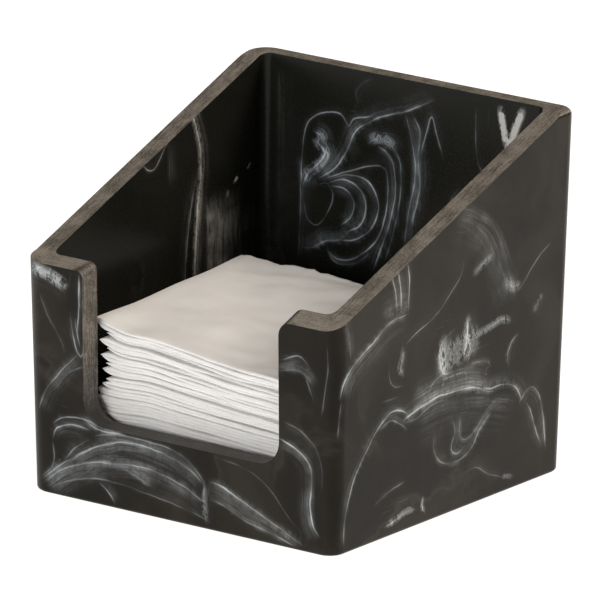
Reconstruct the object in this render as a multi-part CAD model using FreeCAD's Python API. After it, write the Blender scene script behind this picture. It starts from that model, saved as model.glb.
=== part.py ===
"""Napkin dispenser: a cast resin bin, open at the top, with a stack of quarter-folded paper napkins in it.

Millimetres, +Z up, +X to the right and the front facing -Y. The origin is the middle of the holder's footprint,
on the surface that it stands on. Each sub-part is written to parts/NAME.step.
"""

import FreeCAD
import Part
import math
import os

os.makedirs("parts", exist_ok=True)

# Holder. Its widths and depths are those at the foot, and every wall leans out from there.
BASE_WIDTH = 191.0
BASE_DEPTH = 194.5
BACK_HEIGHT = 189.5
FRONT_HEIGHT = 116.5  # of the right post, at its front
LEFT_POST_HEIGHT = 120.2  # the left post is sanded less, and its top is nearly level
LEFT_POST_INSIDE = 122.3  # height of the left post where its top meets the sloping rim
WALL = 12.0  # front and back
LEFT_WALL = 10.4
RIGHT_WALL = 11.4
FLOOR = 12.0
DRAFT_DEG = 1.2  # the lean that lets the casting leave its mould
LEFT_CORNER_R = 11.5
RIGHT_CORNER_R = 9.0
INNER_CORNER_R = 5.0
BASE_EDGE_R = 2.0
FLOOR_FILLET_R = 3.0
BACK_TOP_EDGE_R = 3.5

# U-shaped cut-out in the front wall
CUT_WIDTH = 122.0
CUT_X = 1.5  # its middle lies a little to the right
LIP_HEIGHT = 41.0
CUT_CORNER_R = 13.5
CUT_MOUTH_LEFT_R = 4.0
CUT_MOUTH_RIGHT_R = 7.0

# Napkins. The stack is thickest along the fold on its left and thinnest at its right front corner.
NAPKIN_COUNT = 20
NAPKIN_SIDE = 122.0
LEAF = 0.5  # half of a napkin: two plies of tissue lying together
GAP = 0.3  # between one napkin and the next, and under the lowest
STACK_X = 2.0
STACK_FRONT_Y = -84.3  # front of the top napkin
STACK_LEAN = 1.8  # the lowest napkin's front lies this much further back
TOP_FRONT_LEFT = 92.5
TOP_FRONT_RIGHT = 75.0
TOP_BACK_LEFT = 98.5
TOP_BACK_RIGHT = 94.0
SWAY_X = 1.8  # how far napkins lie out of line sideways
SWAY_Y = 0.8  # and front to back
SWAY_STEP = 2.4  # radians from one napkin's sway to the next

LEAN = math.tan(math.radians(DRAFT_DEG))
BEYOND = 30.0  # how far cutting tools run past the holder


def vec(x, y, z):
    return FreeCAD.Vector(x, y, z)


def line(a, b):
    return Part.LineSegment(a, b).toShape()


def arc(a, middle, b):
    return Part.Arc(a, middle, b).toShape()


def leaning_block(width, depth, z_low, z_high):
    """A block with flat sides that lean out by the draft. Its width and depth are those at the height 0."""
    x0 = width / 2 + LEAN * z_low
    y0 = depth / 2 + LEAN * z_low
    x1 = width / 2 + LEAN * z_high
    y1 = depth / 2 + LEAN * z_high
    block = Part.makeWedge(-x0, z_low, -y0, -y1, -x1, x0, z_high, y0, y1, x1)
    block.rotate(vec(0, 0, 0), vec(1, 0, 0), 90)
    return block


def upright_edges(block):
    return [e for e in block.Edges if abs(e.Vertexes[0].Z - e.Vertexes[1].Z) > BEYOND]


def level_edges(shape, z):
    """The edges that lie at the height z."""
    return [e for e in shape.Edges if abs(e.BoundBox.ZMin - z) < 0.05 and e.BoundBox.ZLength < 0.05]


def outer_block():
    block = leaning_block(BASE_WIDTH, BASE_DEPTH, 0, BACK_HEIGHT)
    for side, radius in ((-1, LEFT_CORNER_R), (1, RIGHT_CORNER_R)):
        corners = [e for e in upright_edges(block) if e.BoundBox.Center.x * side > BASE_WIDTH / 2 - 1]
        block = block.makeFillet(radius, corners)
    block = block.makeFillet(BASE_EDGE_R, level_edges(block, 0))
    return block.makeFillet(BACK_TOP_EDGE_R, level_edges(block, BACK_HEIGHT))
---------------
What to do:
Exactly as written, please reproduce the lines from the first line of the data to the line containing "CUT_MOUTH_RIGHT_R = 7.0", inclusive, and nothing else.

Problem solution:
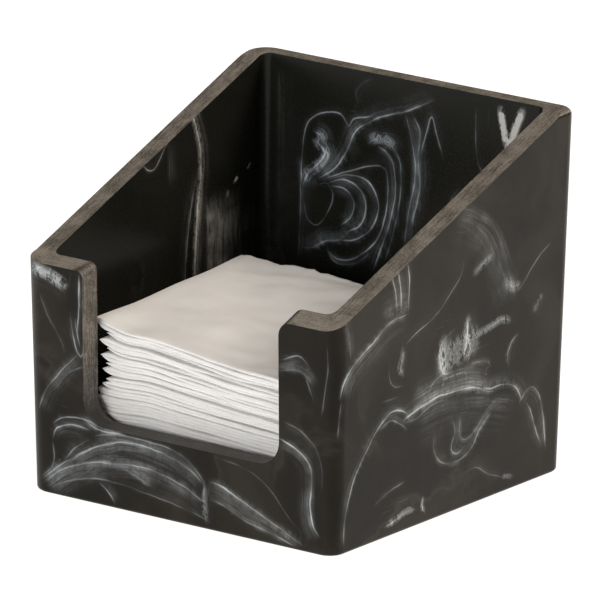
Reconstruct the object in this render as a multi-part CAD model using FreeCAD's Python API. After it, write the Blender scene script behind this picture. It starts from that model, saved as model.glb.
=== part.py ===
"""Napkin dispenser: a cast resin bin, open at the top, with a stack of quarter-folded paper napkins in it.

Millimetres, +Z up, +X to the right and the front facing -Y. The origin is the middle of the holder's footprint,
on the surface that it stands on. Each sub-part is written to parts/NAME.step.
"""

import FreeCAD
import Part
import math
import os

os.makedirs("parts", exist_ok=True)

# Holder. Its widths and depths are those at the foot, and every wall leans out from there.
BASE_WIDTH = 191.0
BASE_DEPTH = 194.5
BACK_HEIGHT = 189.5
FRONT_HEIGHT = 116.5  # of the right post, at its front
LEFT_POST_HEIGHT = 120.2  # the left post is sanded less, and its top is nearly level
LEFT_POST_INSIDE = 122.3  # height of the left post where its top meets the sloping rim
WALL = 12.0  # front and back
LEFT_WALL = 10.4
RIGHT_WALL = 11.4
FLOOR = 12.0
DRAFT_DEG = 1.2  # the lean that lets the casting leave its mould
LEFT_CORNER_R = 11.5
RIGHT_CORNER_R = 9.0
INNER_CORNER_R = 5.0
BASE_EDGE_R = 2.0
FLOOR_FILLET_R = 3.0
BACK_TOP_EDGE_R = 3.5

# U-shaped cut-out in the front wall
CUT_WIDTH = 122.0
CUT_X = 1.5  # its middle lies a little to the right
LIP_HEIGHT = 41.0
CUT_CORNER_R = 13.5
CUT_MOUTH_LEFT_R = 4.0
CUT_MOUTH_RIGHT_R = 7.0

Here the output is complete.